DATA SHOWN |
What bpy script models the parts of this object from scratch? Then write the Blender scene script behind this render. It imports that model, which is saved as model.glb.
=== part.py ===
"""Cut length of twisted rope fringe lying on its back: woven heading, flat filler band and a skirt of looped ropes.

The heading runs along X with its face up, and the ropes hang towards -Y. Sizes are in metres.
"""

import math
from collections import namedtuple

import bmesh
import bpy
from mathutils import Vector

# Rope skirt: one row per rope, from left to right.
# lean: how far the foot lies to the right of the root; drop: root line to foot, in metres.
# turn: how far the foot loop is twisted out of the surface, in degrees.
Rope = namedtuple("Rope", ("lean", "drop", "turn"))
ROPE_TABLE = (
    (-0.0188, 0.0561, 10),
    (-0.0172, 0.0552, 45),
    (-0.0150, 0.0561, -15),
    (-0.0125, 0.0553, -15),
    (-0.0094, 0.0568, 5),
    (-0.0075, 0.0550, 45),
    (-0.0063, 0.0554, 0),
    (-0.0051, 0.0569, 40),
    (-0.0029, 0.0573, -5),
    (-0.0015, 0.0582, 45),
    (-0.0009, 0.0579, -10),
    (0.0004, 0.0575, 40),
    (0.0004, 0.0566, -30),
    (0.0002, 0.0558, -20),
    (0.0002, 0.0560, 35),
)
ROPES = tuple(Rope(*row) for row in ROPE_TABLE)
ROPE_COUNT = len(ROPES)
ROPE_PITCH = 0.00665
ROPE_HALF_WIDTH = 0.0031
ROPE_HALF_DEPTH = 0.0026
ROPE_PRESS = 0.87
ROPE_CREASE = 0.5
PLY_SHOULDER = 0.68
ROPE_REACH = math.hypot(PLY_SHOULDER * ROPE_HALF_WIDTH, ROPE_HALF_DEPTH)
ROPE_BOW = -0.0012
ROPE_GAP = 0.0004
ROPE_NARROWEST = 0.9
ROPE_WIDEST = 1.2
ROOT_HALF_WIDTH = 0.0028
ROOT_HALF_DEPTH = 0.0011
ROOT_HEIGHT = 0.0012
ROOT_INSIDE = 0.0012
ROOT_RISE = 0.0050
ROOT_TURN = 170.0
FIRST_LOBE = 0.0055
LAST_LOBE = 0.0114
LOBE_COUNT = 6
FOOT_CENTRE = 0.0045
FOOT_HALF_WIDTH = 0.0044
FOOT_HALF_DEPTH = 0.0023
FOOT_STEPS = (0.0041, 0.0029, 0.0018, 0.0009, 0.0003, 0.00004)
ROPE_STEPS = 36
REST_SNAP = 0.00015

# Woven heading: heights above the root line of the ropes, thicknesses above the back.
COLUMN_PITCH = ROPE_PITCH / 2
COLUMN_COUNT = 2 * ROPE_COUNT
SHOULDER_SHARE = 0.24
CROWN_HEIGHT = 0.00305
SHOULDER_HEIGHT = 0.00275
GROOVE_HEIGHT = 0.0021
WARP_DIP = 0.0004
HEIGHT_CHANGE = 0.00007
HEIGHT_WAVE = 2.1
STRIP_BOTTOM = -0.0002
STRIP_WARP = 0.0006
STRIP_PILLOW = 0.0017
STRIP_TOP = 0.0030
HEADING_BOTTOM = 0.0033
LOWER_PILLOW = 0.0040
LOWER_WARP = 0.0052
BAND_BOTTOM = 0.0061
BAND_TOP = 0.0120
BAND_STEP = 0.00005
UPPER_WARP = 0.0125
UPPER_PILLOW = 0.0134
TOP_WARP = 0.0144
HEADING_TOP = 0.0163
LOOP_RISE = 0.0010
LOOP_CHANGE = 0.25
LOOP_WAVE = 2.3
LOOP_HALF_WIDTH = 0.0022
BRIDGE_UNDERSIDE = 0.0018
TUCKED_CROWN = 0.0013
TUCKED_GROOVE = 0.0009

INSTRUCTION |
Retype the data in full and match it exactly.

EXPECTED ANSWER |
What bpy script models the parts of this object from scratch? Then write the Blender scene script behind this render. It imports that model, which is saved as model.glb.
=== part.py ===
"""Cut length of twisted rope fringe lying on its back: woven heading, flat filler band and a skirt of looped ropes.

The heading runs along X with its face up, and the ropes hang towards -Y. Sizes are in metres.
"""

import math
from collections import namedtuple

import bmesh
import bpy
from mathutils import Vector

# Rope skirt: one row per rope, from left to right.
# lean: how far the foot lies to the right of the root; drop: root line to foot, in metres.
# turn: how far the foot loop is twisted out of the surface, in degrees.
Rope = namedtuple("Rope", ("lean", "drop", "turn"))
ROPE_TABLE = (
    (-0.0188, 0.0561, 10),
    (-0.0172, 0.0552, 45),
    (-0.0150, 0.0561, -15),
    (-0.0125, 0.0553, -15),
    (-0.0094, 0.0568, 5),
    (-0.0075, 0.0550, 45),
    (-0.0063, 0.0554, 0),
    (-0.0051, 0.0569, 40),
    (-0.0029, 0.0573, -5),
    (-0.0015, 0.0582, 45),
    (-0.0009, 0.0579, -10),
    (0.0004, 0.0575, 40),
    (0.0004, 0.0566, -30),
    (0.0002, 0.0558, -20),
    (0.0002, 0.0560, 35),
)
ROPES = tuple(Rope(*row) for row in ROPE_TABLE)
ROPE_COUNT = len(ROPES)
ROPE_PITCH = 0.00665
ROPE_HALF_WIDTH = 0.0031
ROPE_HALF_DEPTH = 0.0026
ROPE_PRESS = 0.87
ROPE_CREASE = 0.5
PLY_SHOULDER = 0.68
ROPE_REACH = math.hypot(PLY_SHOULDER * ROPE_HALF_WIDTH, ROPE_HALF_DEPTH)
ROPE_BOW = -0.0012
ROPE_GAP = 0.0004
ROPE_NARROWEST = 0.9
ROPE_WIDEST = 1.2
ROOT_HALF_WIDTH = 0.0028
ROOT_HALF_DEPTH = 0.0011
ROOT_HEIGHT = 0.0012
ROOT_INSIDE = 0.0012
ROOT_RISE = 0.0050
ROOT_TURN = 170.0
FIRST_LOBE = 0.0055
LAST_LOBE = 0.0114
LOBE_COUNT = 6
FOOT_CENTRE = 0.0045
FOOT_HALF_WIDTH = 0.0044
FOOT_HALF_DEPTH = 0.0023
FOOT_STEPS = (0.0041, 0.0029, 0.0018, 0.0009, 0.0003, 0.00004)
ROPE_STEPS = 36
REST_SNAP = 0.00015

# Woven heading: heights above the root line of the ropes, thicknesses above the back.
COLUMN_PITCH = ROPE_PITCH / 2
COLUMN_COUNT = 2 * ROPE_COUNT
SHOULDER_SHARE = 0.24
CROWN_HEIGHT = 0.00305
SHOULDER_HEIGHT = 0.00275
GROOVE_HEIGHT = 0.0021
WARP_DIP = 0.0004
HEIGHT_CHANGE = 0.00007
HEIGHT_WAVE = 2.1
STRIP_BOTTOM = -0.0002
STRIP_WARP = 0.0006
STRIP_PILLOW = 0.0017
STRIP_TOP = 0.0030
HEADING_BOTTOM = 0.0033
LOWER_PILLOW = 0.0040
LOWER_WARP = 0.0052
BAND_BOTTOM = 0.0061
BAND_TOP = 0.0120
BAND_STEP = 0.00005
UPPER_WARP = 0.0125
UPPER_PILLOW = 0.0134
TOP_WARP = 0.0144
HEADING_TOP = 0.0163
LOOP_RISE = 0.0010
LOOP_CHANGE = 0.25
LOOP_WAVE = 2.3
LOOP_HALF_WIDTH = 0.0022
BRIDGE_UNDERSIDE = 0.0018
TUCKED_CROWN = 0.0013
TUCKED_GROOVE = 0.0009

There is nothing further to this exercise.